The narrative and the dialogue, in which the Seven Words appear, are composed like contemporary operatic recitative in a style that Schütz had learned in Venice. The sinfonia is one of few surviving instrumental works by Schütz.

The work is a precursor of his Passions. The treatment of the vox Christi with obbligato instruments was used by Bach in his St Matthew Passion. The music for the dialogues is rhetoric, following the text.

== Recordings ==
The work was first recorded in 1966 by Archiv: Peter Schreier and Theo Adam soloed with the Dresdner Kreuzchor under Rudolf Mauersberger. It was again recorded for Naxos in 2001 along with other sacred music by Schütz, conducted by Wolfgang Helbich.

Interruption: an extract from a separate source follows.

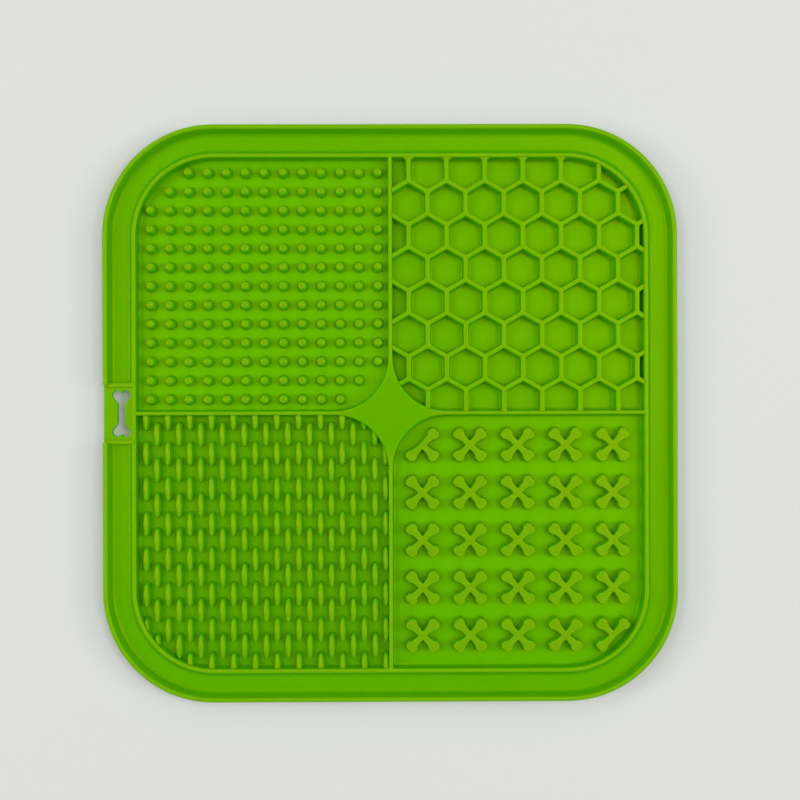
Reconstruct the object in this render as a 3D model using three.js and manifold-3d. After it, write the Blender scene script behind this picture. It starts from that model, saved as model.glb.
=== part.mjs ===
// A square silicone lick mat: a shallow tray in four patterned quarters inside a raised border,
// with a bone-shaped hanging hole in its left edge. Millimetres, +Z up. The origin is the middle
// of the underside, +X is to the right and +Y away from the reader, as the mat lies face up.
import * as THREE from 'three';
import { mergeGeometries, mergeVertices } from 'three/addons/utils/BufferGeometryUtils.js';
import { ConvexGeometry } from 'three/addons/geometries/ConvexGeometry.js';
import Module from 'manifold-3d';

const wasm = await Module();
wasm.setup();

// Driving dimensions: the outline and the levels above the table.
const MAT_WIDTH = 200;
const MAT_DEPTH = 201;
const CORNER_RADIUS = 38.5;
const CORNER_STEPS = 7;
const FLOOR_TOP = 2;
const BORDER_UNDERSIDE = 3.5;
const CHANNEL_TOP = 5.5;
const RIM_TOP = 6.5;
const LIP_TOP = 8.3;

// The border, from the outer edge inwards.
const LIP_WIDTH = 1.5;
const CHANNEL_START = 4.6;
const RIM_START = 9.9;
const RIM_END = 11.3;
const FOOT_START = 10.6;
const RIM_DRAFT = 0.15;
const WALL_DRAFT = 0.25;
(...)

A reviewer described the work as a "distinctive and expansive score", and noted: "The depth of feeling offered by the principals is exceptional, with significant dramatic expression combined with conviction and appropriate reverence." The Dresdner Kammerchor recorded the work, along with Passions by Schütz, with soloists and a viol choir conducted by Hans-Christoph Rademann in 2012. A reviewer noted that the work was the highlight of the collection, with fine performances by the singers and expressive instrumental playing.